--- start of DATASET RECORDS ---

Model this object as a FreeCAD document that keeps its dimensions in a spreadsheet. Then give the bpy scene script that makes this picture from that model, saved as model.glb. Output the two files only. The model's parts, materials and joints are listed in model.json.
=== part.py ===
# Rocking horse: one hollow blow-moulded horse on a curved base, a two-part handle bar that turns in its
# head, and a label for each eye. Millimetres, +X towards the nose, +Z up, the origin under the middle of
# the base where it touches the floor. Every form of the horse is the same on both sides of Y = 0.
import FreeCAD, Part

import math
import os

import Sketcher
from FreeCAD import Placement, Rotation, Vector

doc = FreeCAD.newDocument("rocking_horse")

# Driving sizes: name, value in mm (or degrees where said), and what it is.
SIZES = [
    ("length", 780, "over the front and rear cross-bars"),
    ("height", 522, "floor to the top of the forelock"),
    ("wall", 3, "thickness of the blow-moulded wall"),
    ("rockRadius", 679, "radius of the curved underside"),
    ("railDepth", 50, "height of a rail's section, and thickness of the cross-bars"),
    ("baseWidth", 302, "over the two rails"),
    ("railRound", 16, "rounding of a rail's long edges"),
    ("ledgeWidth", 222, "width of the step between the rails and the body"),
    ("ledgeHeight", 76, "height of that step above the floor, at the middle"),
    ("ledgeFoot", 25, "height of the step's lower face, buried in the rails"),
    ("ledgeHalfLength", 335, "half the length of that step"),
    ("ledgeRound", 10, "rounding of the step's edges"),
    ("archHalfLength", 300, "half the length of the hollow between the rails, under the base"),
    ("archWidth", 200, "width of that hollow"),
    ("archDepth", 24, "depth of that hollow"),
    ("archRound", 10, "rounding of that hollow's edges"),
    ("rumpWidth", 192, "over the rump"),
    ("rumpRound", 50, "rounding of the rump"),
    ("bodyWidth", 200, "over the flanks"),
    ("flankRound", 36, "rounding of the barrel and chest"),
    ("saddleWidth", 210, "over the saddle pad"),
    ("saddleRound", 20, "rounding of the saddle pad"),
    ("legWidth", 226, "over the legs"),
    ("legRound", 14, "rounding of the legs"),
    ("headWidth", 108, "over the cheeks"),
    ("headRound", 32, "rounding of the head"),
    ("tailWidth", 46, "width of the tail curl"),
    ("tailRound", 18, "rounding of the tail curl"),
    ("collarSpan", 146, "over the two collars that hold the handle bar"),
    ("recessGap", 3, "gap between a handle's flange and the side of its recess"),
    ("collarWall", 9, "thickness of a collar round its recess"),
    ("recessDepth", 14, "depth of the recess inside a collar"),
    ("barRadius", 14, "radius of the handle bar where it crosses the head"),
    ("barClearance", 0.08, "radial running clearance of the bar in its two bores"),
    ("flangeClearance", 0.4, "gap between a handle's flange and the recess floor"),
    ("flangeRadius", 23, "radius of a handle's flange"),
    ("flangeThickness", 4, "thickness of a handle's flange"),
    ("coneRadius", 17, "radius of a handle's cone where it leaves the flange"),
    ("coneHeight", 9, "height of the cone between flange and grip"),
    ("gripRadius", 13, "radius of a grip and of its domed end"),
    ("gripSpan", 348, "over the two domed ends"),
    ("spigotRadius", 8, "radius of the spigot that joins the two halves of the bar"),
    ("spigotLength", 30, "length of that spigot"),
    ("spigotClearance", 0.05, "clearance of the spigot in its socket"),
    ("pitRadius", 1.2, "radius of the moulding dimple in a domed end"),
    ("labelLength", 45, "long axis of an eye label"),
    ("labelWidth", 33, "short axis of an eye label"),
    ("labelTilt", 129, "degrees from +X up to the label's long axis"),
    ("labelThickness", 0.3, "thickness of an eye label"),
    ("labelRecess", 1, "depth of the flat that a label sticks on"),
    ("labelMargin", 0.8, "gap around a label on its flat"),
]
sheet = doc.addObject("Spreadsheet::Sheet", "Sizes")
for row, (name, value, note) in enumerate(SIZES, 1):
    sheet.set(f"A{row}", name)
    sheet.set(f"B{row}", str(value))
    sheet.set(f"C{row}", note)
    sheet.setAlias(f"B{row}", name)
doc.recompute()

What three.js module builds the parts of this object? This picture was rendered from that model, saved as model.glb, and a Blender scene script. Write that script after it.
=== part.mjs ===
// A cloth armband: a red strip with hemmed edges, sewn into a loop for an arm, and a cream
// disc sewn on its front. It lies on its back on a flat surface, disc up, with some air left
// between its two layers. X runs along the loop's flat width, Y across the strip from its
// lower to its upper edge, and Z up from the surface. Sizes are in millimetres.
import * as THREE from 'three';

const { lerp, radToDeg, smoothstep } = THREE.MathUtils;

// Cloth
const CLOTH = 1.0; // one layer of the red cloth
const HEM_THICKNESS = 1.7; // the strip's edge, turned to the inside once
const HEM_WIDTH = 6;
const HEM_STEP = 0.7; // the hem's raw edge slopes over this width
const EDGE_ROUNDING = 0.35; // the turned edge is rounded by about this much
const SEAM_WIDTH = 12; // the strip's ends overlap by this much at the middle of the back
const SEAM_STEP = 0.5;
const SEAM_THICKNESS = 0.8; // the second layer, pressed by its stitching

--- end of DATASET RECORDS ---

• _EXERCISE DETAILS_
Each line of the material above needs to be quoted exactly, please.

• _EXERCISE RESPONSE_
Model this object as a FreeCAD document that keeps its dimensions in a spreadsheet. Then give the bpy scene script that makes this picture from that model, saved as model.glb. Output the two files only. The model's parts, materials and joints are listed in model.json.
=== part.py ===
# Rocking horse: one hollow blow-moulded horse on a curved base, a two-part handle bar that turns in its
# head, and a label for each eye. Millimetres, +X towards the nose, +Z up, the origin under the middle of
# the base where it touches the floor. Every form of the horse is the same on both sides of Y = 0.
import FreeCAD, Part

import math
import os

import Sketcher
from FreeCAD import Placement, Rotation, Vector

doc = FreeCAD.newDocument("rocking_horse")

# Driving sizes: name, value in mm (or degrees where said), and what it is.
SIZES = [
    ("length", 780, "over the front and rear cross-bars"),
    ("height", 522, "floor to the top of the forelock"),
    ("wall", 3, "thickness of the blow-moulded wall"),
    ("rockRadius", 679, "radius of the curved underside"),
    ("railDepth", 50, "height of a rail's section, and thickness of the cross-bars"),
    ("baseWidth", 302, "over the two rails"),
    ("railRound", 16, "rounding of a rail's long edges"),
    ("ledgeWidth", 222, "width of the step between the rails and the body"),
    ("ledgeHeight", 76, "height of that step above the floor, at the middle"),
    ("ledgeFoot", 25, "height of the step's lower face, buried in the rails"),
    ("ledgeHalfLength", 335, "half the length of that step"),
    ("ledgeRound", 10, "rounding of the step's edges"),
    ("archHalfLength", 300, "half the length of the hollow between the rails, under the base"),
    ("archWidth", 200, "width of that hollow"),
    ("archDepth", 24, "depth of that hollow"),
    ("archRound", 10, "rounding of that hollow's edges"),
    ("rumpWidth", 192, "over the rump"),
    ("rumpRound", 50, "rounding of the rump"),
    ("bodyWidth", 200, "over the flanks"),
    ("flankRound", 36, "rounding of the barrel and chest"),
    ("saddleWidth", 210, "over the saddle pad"),
    ("saddleRound", 20, "rounding of the saddle pad"),
    ("legWidth", 226, "over the legs"),
    ("legRound", 14, "rounding of the legs"),
    ("headWidth", 108, "over the cheeks"),
    ("headRound", 32, "rounding of the head"),
    ("tailWidth", 46, "width of the tail curl"),
    ("tailRound", 18, "rounding of the tail curl"),
    ("collarSpan", 146, "over the two collars that hold the handle bar"),
    ("recessGap", 3, "gap between a handle's flange and the side of its recess"),
    ("collarWall", 9, "thickness of a collar round its recess"),
    ("recessDepth", 14, "depth of the recess inside a collar"),
    ("barRadius", 14, "radius of the handle bar where it crosses the head"),
    ("barClearance", 0.08, "radial running clearance of the bar in its two bores"),
    ("flangeClearance", 0.4, "gap between a handle's flange and the recess floor"),
    ("flangeRadius", 23, "radius of a handle's flange"),
    ("flangeThickness", 4, "thickness of a handle's flange"),
    ("coneRadius", 17, "radius of a handle's cone where it leaves the flange"),
    ("coneHeight", 9, "height of the cone between flange and grip"),
    ("gripRadius", 13, "radius of a grip and of its domed end"),
    ("gripSpan", 348, "over the two domed ends"),
    ("spigotRadius", 8, "radius of the spigot that joins the two halves of the bar"),
    ("spigotLength", 30, "length of that spigot"),
    ("spigotClearance", 0.05, "clearance of the spigot in its socket"),
    ("pitRadius", 1.2, "radius of the moulding dimple in a domed end"),
    ("labelLength", 45, "long axis of an eye label"),
    ("labelWidth", 33, "short axis of an eye label"),
    ("labelTilt", 129, "degrees from +X up to the label's long axis"),
    ("labelThickness", 0.3, "thickness of an eye label"),
    ("labelRecess", 1, "depth of the flat that a label sticks on"),
    ("labelMargin", 0.8, "gap around a label on its flat"),
]
sheet = doc.addObject("Spreadsheet::Sheet", "Sizes")
for row, (name, value, note) in enumerate(SIZES, 1):
    sheet.set(f"A{row}", name)
    sheet.set(f"B{row}", str(value))
    sheet.set(f"C{row}", note)
    sheet.setAlias(f"B{row}", name)
doc.recompute()

What three.js module builds the parts of this object? This picture was rendered from that model, saved as model.glb, and a Blender scene script. Write that script after it.
=== part.mjs ===
// A cloth armband: a red strip with hemmed edges, sewn into a loop for an arm, and a cream
// disc sewn on its front. It lies on its back on a flat surface, disc up, with some air left
// between its two layers. X runs along the loop's flat width, Y across the strip from its
// lower to its upper edge, and Z up from the surface. Sizes are in millimetres.
import * as THREE from 'three';

const { lerp, radToDeg, smoothstep } = THREE.MathUtils;

// Cloth
const CLOTH = 1.0; // one layer of the red cloth
const HEM_THICKNESS = 1.7; // the strip's edge, turned to the inside once
const HEM_WIDTH = 6;
const HEM_STEP = 0.7; // the hem's raw edge slopes over this width
const EDGE_ROUNDING = 0.35; // the turned edge is rounded by about this much
const SEAM_WIDTH = 12; // the strip's ends overlap by this much at the middle of the back
const SEAM_STEP = 0.5;
const SEAM_THICKNESS = 0.8; // the second layer, pressed by its stitching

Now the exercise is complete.